“2. To our Christian friends, from whom we have received such powerful instructions this day, and prayers all the days of our absence.
“3. To you, Gentlemen, who have shown so much affection and respect in bearing me company in a journey so full of hardships and dangers.
“I am of the opinion of the Roman soldier who told Cæsar, ‘I have in my own person fought for thee, and therefore that the Emperor ought in his own person to plead for the soldier’ (which he did); and have in your own persons endured all the hardships, difficulties, and dangers with me: and were I as able as Cæsar, I hold myself as much obliged in my own person to serve you, and, to the utmost of my capacity, shall do all good offices for any of you, who have, with so much affection, respect, and hazard, adventured your persons with me.
“I am obliged, and do return my hearty thanks, to our worthy friends who have so excellently performed the work of the day, and shall pray that it may be powerful upon every one of our hearts, to build us up in the knowledge of this duty; and I should be glad to promise, in the name of all my company, that we shall give a ready and constant observance of those pious instructions we have received from you.
“Some here have been actors with us in our story; have gone down to the sea in ships and done business in great waters; have seen the works of God and His wonders in the deep; His commanding and raising the stormy wind, lifting up the waves thereof, which mount up to the heavens and go down again to the deep, whose souls have melted because of trouble, and have been at their wits’ end: then have cried unto the Lord in their distress, and He hath brought them out of trouble. We have seen Him make the storm a calm, and the waves thereof still: then were we glad, and He brought us to our desired harbour. Oh that we would praise the Lord for His goodness, for His wonderful works! Let us exalt Him in the congregation of the people, and praise Him in the assembly of the elders.
“These my companions, who have been actors, and others, I hope will give me leave to make them auditors of some special providences of the Lord, wherein we may all reap benefit from the relation. The Apostle saith, 2 Pet. i., ‘Wherefore I will not be negligent to put you always in remembrance of these things, though you know them, and be established in the present truth.’ To all I may say, with the wise man (Prov. viii.), ‘Hear! for I will speak of excellent things,’ free mercies, great deliverances, wonderful preservations: excellent things to those who were sharers of them in action, and for the contemplation of those who are hearers of them; therefore I may shortly recite some of the most eminent of them.

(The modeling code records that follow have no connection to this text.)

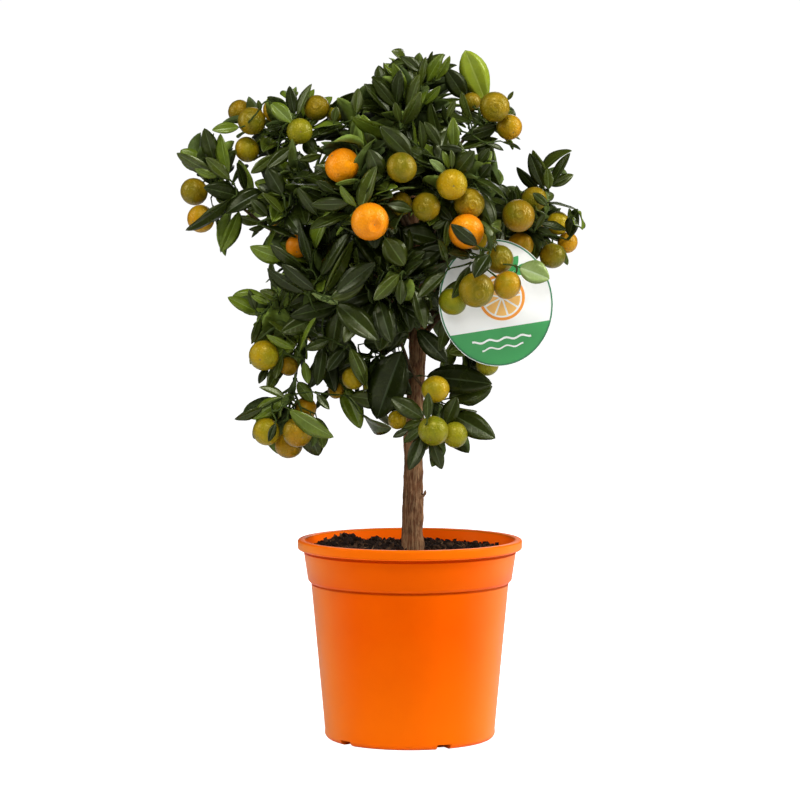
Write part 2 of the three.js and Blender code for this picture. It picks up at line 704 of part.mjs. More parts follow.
// ---------------------------------------------------------------------------------------------
// Foliage: stem, shoots, fruit and leaves
// ---------------------------------------------------------------------------------------------

// A twig from one point to another that leaves along `heading` and bends to its tip. What grows
// out of its side is kept in `side`, and what closes its end in `end`.
function makeTwig(start, tip, heading, startRadius, endRadius) {
  const bend = start.clone().addScaledVector(heading, 0.5 * start.distanceTo(tip));
  const middle = start.clone().lerp(tip, 0.5).lerp(bend, TWIG.bend);
  const radii = [startRadius, (startRadius + endRadius) / 2, endRadius];
  const limb = makeLimb([start, middle, tip], radii);
  limb.slopes[0] = heading;
  return { ...limb, side: [], end: null };
}

// A leaf's widest part, as its left, keel and right corners round its axis.
function bellyCorners({ root, axis, face, length, width, thickness }) {
  const side = new THREE.Vector3().crossVectors(axis, face);
  const rise = LEAF.rise * width; // the blade is keeled: its edges stand above its midrib
  const corner = (across, over) => root.clone().addScaledVector(axis, LEAF.bellyShare * length)
    .addScaledVector(side, across).addScaledVector(face, over);
  return [corner(width / 2, rise), corner(0, -thickness), corner(-width / 2, rise)];
}

const leafTip = (leaf) => leaf.root.clone().addScaledVector(leaf.axis, leaf.length);

function addLeaf(surface, opening, leaf) {
  const belly = surface.ring(bellyCorners(leaf));
  surface.bridge(opening, belly);
  surface.close(belly, leafTip(leaf));
}

// A fruit as a slightly flattened ball on the end of its stalk.
function addFruit(surface, opening, { root, centre, radius }) {
  const heading = centre.clone().sub(root).normalize();
  const around = squareTo(heading);
  const level = (turn) => centre.clone()
    .addScaledVector(heading, -FRUIT.flatness * radius * Math.cos(turn));
  const sunk = level(0).addScaledVector(heading, FRUIT.dimple);
  const neck = surface.ring(ringCorners(
    { point: sunk, heading, radius: TWIG.stalkRadius }, TWIG.sides, around));
  surface.bridge(opening, neck);
  let last = neck;
  for (let i = 1; i < FRUIT.rings; i++) {
    const turn = (Math.PI * i) / FRUIT.rings;
    const ring = surface.ring(ringCorners(
      { point: level(turn), heading, radius: radius * Math.sin(turn) }, FRUIT.segments, around));
    if (i === 1) surface.bridge(last, ring);
    else surface.join(last, ring);
    last = ring;
  }
  surface.close(last, level(Math.PI));
}

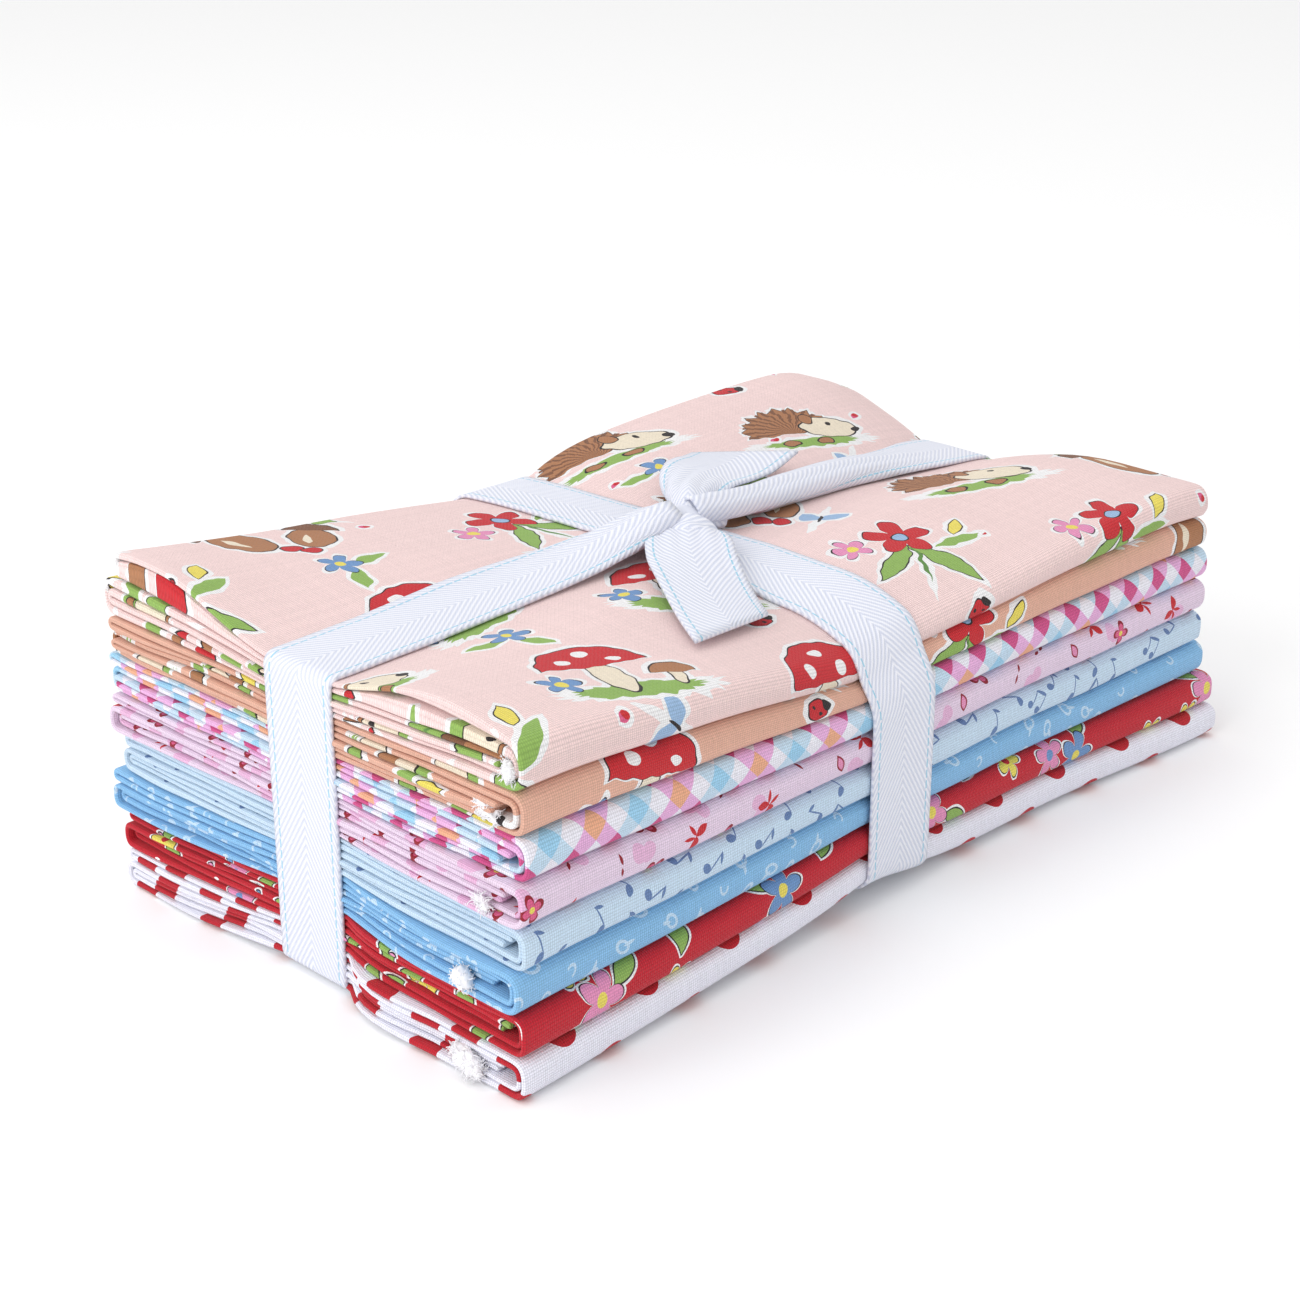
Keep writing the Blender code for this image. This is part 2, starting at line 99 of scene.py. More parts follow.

“In the first day of our voyage with a fair wind, at night it changed, and we were stopped till comfortable letters came to me, which otherwise could not have come, and were no sooner answered but the wind came fair again. When we toiled in the open sea with cross winds and tempests, driven near to our own coast back again, God sent us then fair weather and a good gale for our voyage. How was He pleased to bring us so very near great danger on the Riff, and then bring us safe off from it and hold on our course again!
“When we were in no small danger in the tempestuous seas on the back of the Skaw, when the anchors dragged a league in one night with the storm, and every moment we expected to be devoured by the raging waves, there the Lord was also our deliverer; as He also was upon the rocky coast of Norway and in the difficult passage to the harbour of Gothenburg. Throughout our voyage the providence of God watched over us and protected us. Thus did He in our land journey, where the extreme hardships we were put unto are sufficiently known to all of us, and will to our life’s end be felt by some of us.
“My particular preservation was wonderful from an intended assassination by one who thrust himself into my company to have the better opportunity to execute it; but, overcome with kindness, his heart relented, and he forsook his purpose and my company.
“If the snow had fallen (as in other years) in the time of our travel, we could not have passed our journey; but He who rules the heavens and the earth restrained it till we came within half a day of our journey’s end, and in safety He conducted us to Upsal. The same Providence kept us there, and when some of our company were sick and hurt, restored health again.